To do | Extract every record, keeping each one exactly as it is.

Records with modeling code:
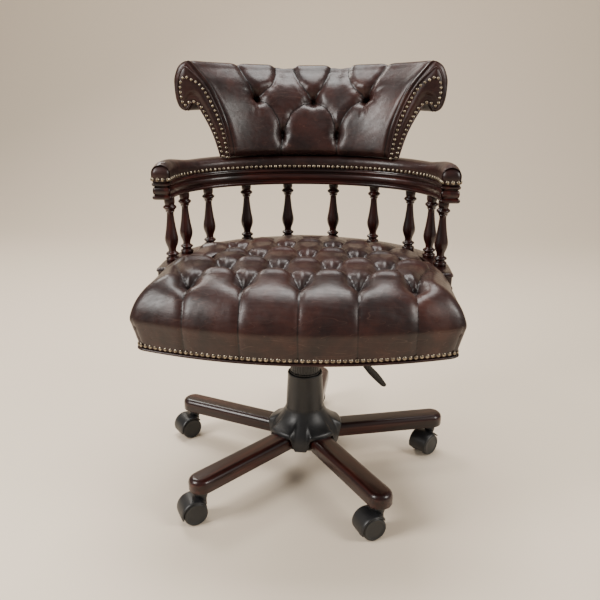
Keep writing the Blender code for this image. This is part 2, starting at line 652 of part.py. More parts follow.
board = seat_outline(BOARD_HALF_X, BOARD_CORNER_Y, BOARD_FRONT_Y,
                     BOARD_HALF_X, PLINTH_B + PLINTH_HALF_BACK - RIM_SETBACK)
seat_frame = solid("seat_frame", loft([
    [p + Vector((0, 0, z)) for p in board] for z in (BOARD_BOTTOM, BOARD_TOP)]),
    PLYWOOD, parent=TILT)
join(seat_frame, moulding(
    horseshoe(PLINTH_A, PLINTH_B, PLINTH_FRONT + RIM_SETBACK), RIM_HALF, RIM_HALF,
    [(0, BOARD_TOP - BOARD_THICK / 3), (0, PLINTH_BOTTOM - GAP)]))

solid("gallery_plinth", moulding(
    horseshoe(PLINTH_A, PLINTH_B, PLINTH_FRONT), PLINTH_HALF, PLINTH_HALF_BACK, [
        (0.002, PLINTH_BOTTOM), (0.0, PLINTH_BOTTOM + 0.003), (0.0, PLINTH_BOTTOM + 0.013),
        (0.003, PLINTH_BOTTOM + 0.017), (0.0, PLINTH_TOP - 0.006), (0.003, PLINTH_TOP),
    ]), MAHOGANY, parent=TILT)


def cushion_rings():
    """Plan outlines of the cushion from its foot to near its crown: it fills the
    horseshoe and swells outside it in front of the plinth's two ends."""
    inner_a = PLINTH_A - PLINTH_HALF - CUSHION_SIDE_GAP
    inner_b = PLINTH_B - PLINTH_HALF_BACK - CUSHION_SIDE_GAP
    step_y = PLINTH_FRONT - CUSHION_SIDE_GAP
    front_points = 12
    outline = seat_outline(CUSHION_WIDE - 0.010, CUSHION_CORNER_Y, CUSHION_FRONT, inner_a, inner_b,
                           front_points)
    front = outline[:front_points + 1]
    back = outline[front_points + 1:]
    right = [Vector((CUSHION_WIDE, CUSHION_WIDEST_Y, 0)),
             Vector((CUSHION_WIDE - 0.006, step_y - 0.008, 0)),
             Vector((inner_a + CUSHION_LAP, step_y, 0)), Vector((inner_a, step_y, 0))]
    left = [Vector((-p.x, p.y, 0)) for p in reversed(right)]
    outline = front + right + back + left
    centre = Vector((0, (CUSHION_FRONT + GALLERY_Y + inner_b) / 2, 0))
    levels = [(scale, BOARD_TOP + rise) for scale, rise in CUSHION_SIDE]
    levels += [(scale, CUSHION_TOP - drop) for scale, drop in CUSHION_CROWN]
    return [[centre + (p - centre) * scale + Vector((0, 0, height)) for p in outline]
            for scale, height in levels]


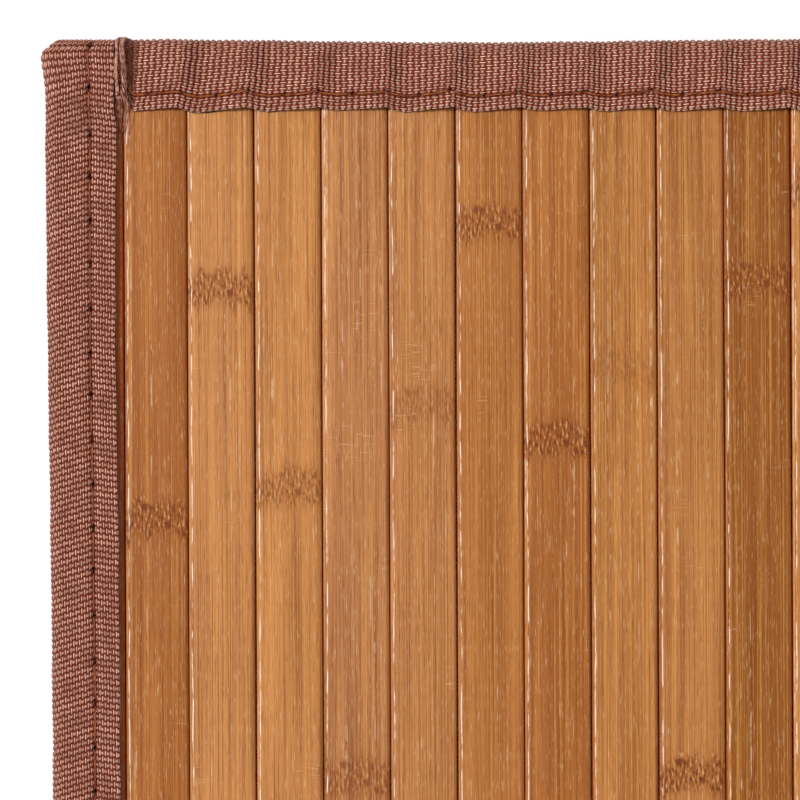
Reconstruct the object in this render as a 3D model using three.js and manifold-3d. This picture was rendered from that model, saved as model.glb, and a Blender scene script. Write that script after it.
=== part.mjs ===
// A bamboo mat: flat slats laid side by side, with a woven tape folded over all four edges.
// Millimetres, +Z up. The origin is the middle of the underside. +X runs across the slats and
// +Y along them.

import * as THREE from "three";
import { mergeVertices } from "three/addons/utils/BufferGeometryUtils.js";
import Module from "manifold-3d";

const wasm = await Module();
wasm.setup();

// The whole mat
const MAT_LENGTH = 500; // over the side bindings, at the bulge of their corners
const MAT_WIDTH = 400; // over the end bindings, at their rolled ends
const PLAY = 0.3; // clear space between pieces that touch
const LEAN = 0.0045; // how far the slats and side bindings lean from square, mm for each mm

// Slats
const SLAT_COUNT = 41;
const SLAT_GAP = 0.35;
const SLAT_THICKNESS = 3.0;
const OUTER_SLAT_STEP = 12.3; // the slat inside each side binding, with its gap
const SECOND_SLAT_STEP = 11.4; // the narrow slat beside it
const LEFT_EASE = 0.4; // how far in the upper left edge is rounded
const LEFT_DROP = 0.25; // how far down the rounding reaches
const RIGHT_EASE = 1.0; // the upper right edge is rounder
const RIGHT_DROP = 0.45;
const UNDER_EASE = 0.3;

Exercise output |
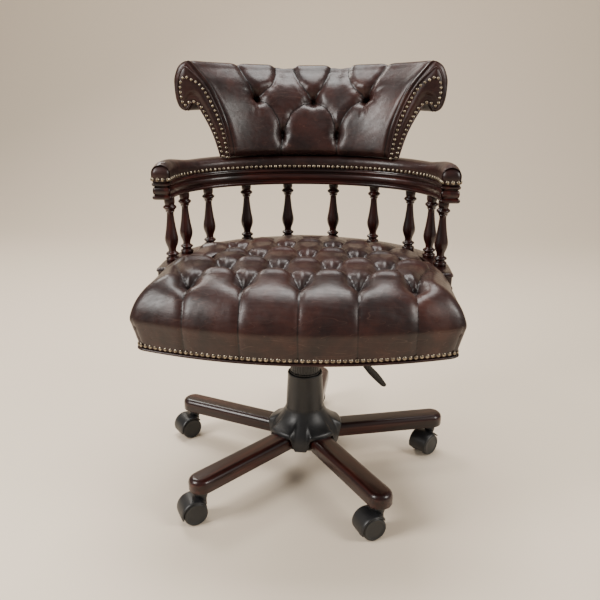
Keep writing the Blender code for this image. This is part 2, starting at line 652 of part.py. More parts follow.
board = seat_outline(BOARD_HALF_X, BOARD_CORNER_Y, BOARD_FRONT_Y,
                     BOARD_HALF_X, PLINTH_B + PLINTH_HALF_BACK - RIM_SETBACK)
seat_frame = solid("seat_frame", loft([
    [p + Vector((0, 0, z)) for p in board] for z in (BOARD_BOTTOM, BOARD_TOP)]),
    PLYWOOD, parent=TILT)
join(seat_frame, moulding(
    horseshoe(PLINTH_A, PLINTH_B, PLINTH_FRONT + RIM_SETBACK), RIM_HALF, RIM_HALF,
    [(0, BOARD_TOP - BOARD_THICK / 3), (0, PLINTH_BOTTOM - GAP)]))

solid("gallery_plinth", moulding(
    horseshoe(PLINTH_A, PLINTH_B, PLINTH_FRONT), PLINTH_HALF, PLINTH_HALF_BACK, [
        (0.002, PLINTH_BOTTOM), (0.0, PLINTH_BOTTOM + 0.003), (0.0, PLINTH_BOTTOM + 0.013),
        (0.003, PLINTH_BOTTOM + 0.017), (0.0, PLINTH_TOP - 0.006), (0.003, PLINTH_TOP),
    ]), MAHOGANY, parent=TILT)


def cushion_rings():
    """Plan outlines of the cushion from its foot to near its crown: it fills the
    horseshoe and swells outside it in front of the plinth's two ends."""
    inner_a = PLINTH_A - PLINTH_HALF - CUSHION_SIDE_GAP
    inner_b = PLINTH_B - PLINTH_HALF_BACK - CUSHION_SIDE_GAP
    step_y = PLINTH_FRONT - CUSHION_SIDE_GAP
    front_points = 12
    outline = seat_outline(CUSHION_WIDE - 0.010, CUSHION_CORNER_Y, CUSHION_FRONT, inner_a, inner_b,
                           front_points)
    front = outline[:front_points + 1]
    back = outline[front_points + 1:]
    right = [Vector((CUSHION_WIDE, CUSHION_WIDEST_Y, 0)),
             Vector((CUSHION_WIDE - 0.006, step_y - 0.008, 0)),
             Vector((inner_a + CUSHION_LAP, step_y, 0)), Vector((inner_a, step_y, 0))]
    left = [Vector((-p.x, p.y, 0)) for p in reversed(right)]
    outline = front + right + back + left
    centre = Vector((0, (CUSHION_FRONT + GALLERY_Y + inner_b) / 2, 0))
    levels = [(scale, BOARD_TOP + rise) for scale, rise in CUSHION_SIDE]
    levels += [(scale, CUSHION_TOP - drop) for scale, drop in CUSHION_CROWN]
    return [[centre + (p - centre) * scale + Vector((0, 0, height)) for p in outline]
            for scale, height in levels]


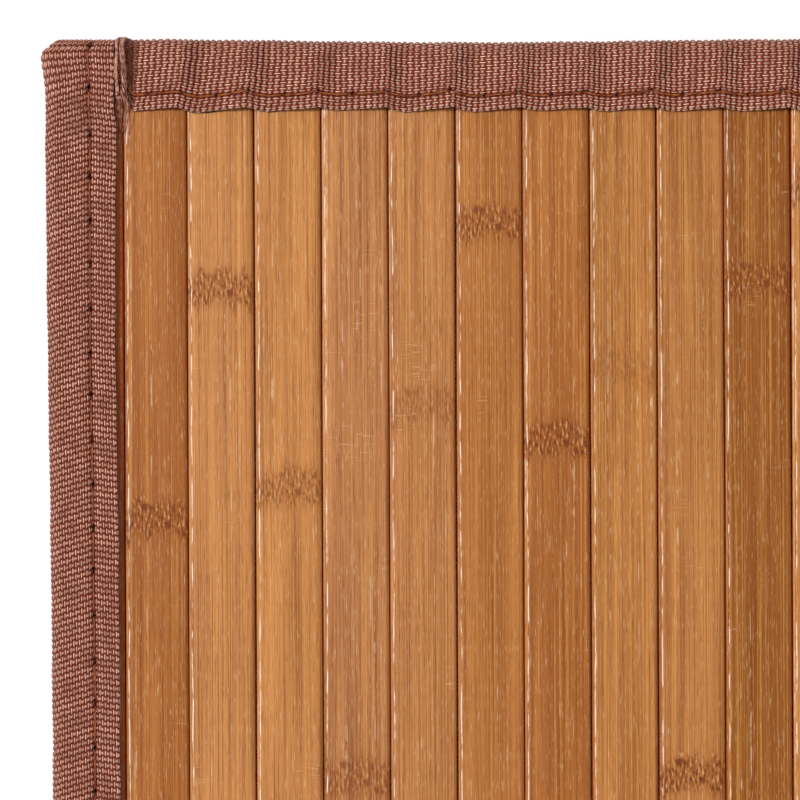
Reconstruct the object in this render as a 3D model using three.js and manifold-3d. This picture was rendered from that model, saved as model.glb, and a Blender scene script. Write that script after it.
=== part.mjs ===
// A bamboo mat: flat slats laid side by side, with a woven tape folded over all four edges.
// Millimetres, +Z up. The origin is the middle of the underside. +X runs across the slats and
// +Y along them.

import * as THREE from "three";
import { mergeVertices } from "three/addons/utils/BufferGeometryUtils.js";
import Module from "manifold-3d";

const wasm = await Module();
wasm.setup();

// The whole mat
const MAT_LENGTH = 500; // over the side bindings, at the bulge of their corners
const MAT_WIDTH = 400; // over the end bindings, at their rolled ends
const PLAY = 0.3; // clear space between pieces that touch
const LEAN = 0.0045; // how far the slats and side bindings lean from square, mm for each mm

// Slats
const SLAT_COUNT = 41;
const SLAT_GAP = 0.35;
const SLAT_THICKNESS = 3.0;
const OUTER_SLAT_STEP = 12.3; // the slat inside each side binding, with its gap
const SECOND_SLAT_STEP = 11.4; // the narrow slat beside it
const LEFT_EASE = 0.4; // how far in the upper left edge is rounded
const LEFT_DROP = 0.25; // how far down the rounding reaches
const RIGHT_EASE = 1.0; // the upper right edge is rounder
const RIGHT_DROP = 0.45;
const UNDER_EASE = 0.3;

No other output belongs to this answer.